The collapse of the Irish economic miracle has been dramatic. A long boom, powered by low corporate tax rates and a property bubble, came to an abrupt end with the 2008 financial crisis.
The Irish government's bailout of the banking sector, which had fuelled the property boom with cheap lending, failed to avert a deep recession and rising unemployment.
House prices have fallen by 50 per cent since the credit crunch. A series of cost-cutting budgets have cut public spending as well as public sector wages and raised taxes.
The latest four-year austerity plan will cut another €15bn over four years but the country's budget deficit will still be the equivalent of 32 per cent of GDP this year. The €85bn rescue plan agreed between the Republic and the EU has done little to restore confidence in a society whose optimism about the country's economic future has been shattered.
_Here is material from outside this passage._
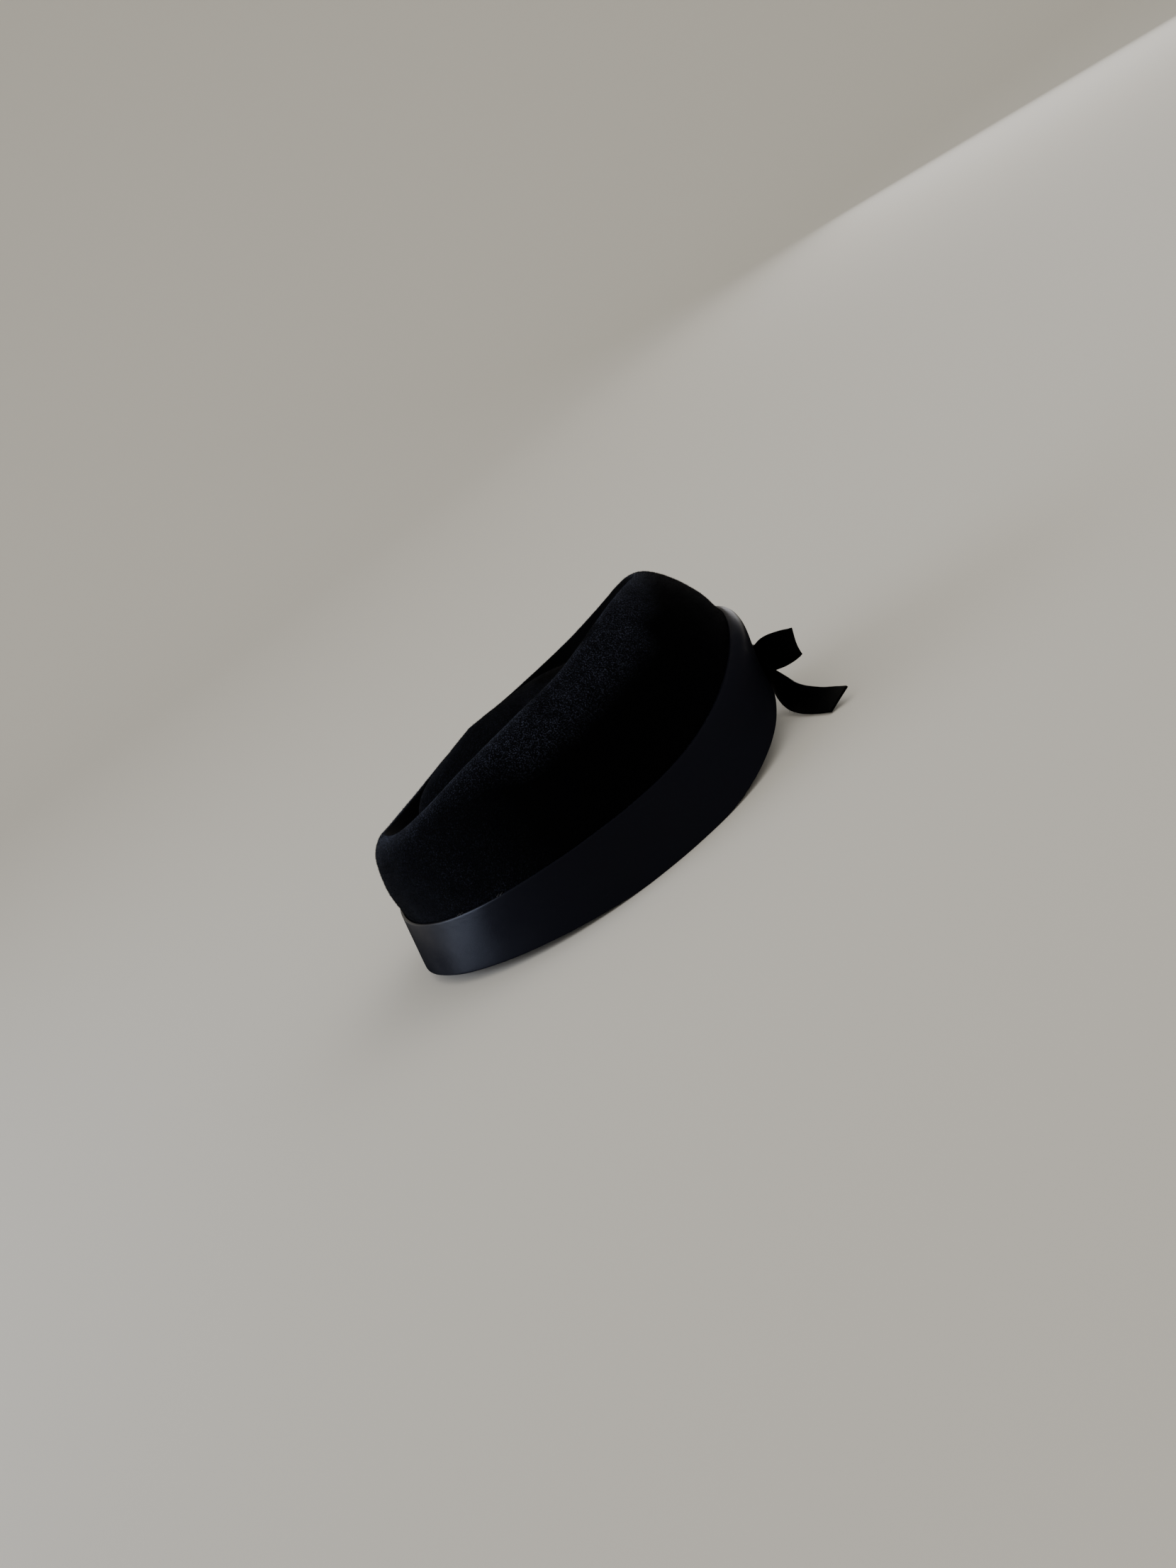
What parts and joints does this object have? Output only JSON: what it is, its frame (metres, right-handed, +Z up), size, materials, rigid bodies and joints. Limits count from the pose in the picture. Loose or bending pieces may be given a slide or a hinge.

Ireland's leading property tycoons and businessmen haven't escaped the misery. The number of people earning more than €1m has fallen from 1,447 to 796 since 2008. The number earning between €500,000 and €1 million has fallen from 3,946 to 2,522 between 2008 and 2010.
Seá* Quinn, who once topped the Forbes Ireland Rich List, lost nearly half of his estimated €3.3bn fortune, when his insurance business was placed in administration.
John Magnier, Ireland's leading thoroughbred stud owner, has seen a decline in the prices charged for the services of his Coolmore studs in County Tipperary, Kentucky and Australia; this has reduced the value of the studs by an estimated £50m to £90m this year.
Others, such as JP McManus, the bookie-turned-investor, have weathered the storm better. Mr McManus, who owns 100 thoroughbreds at his studs in Newmarket and Limerick, is reported to have increased his wealth to £481m last year.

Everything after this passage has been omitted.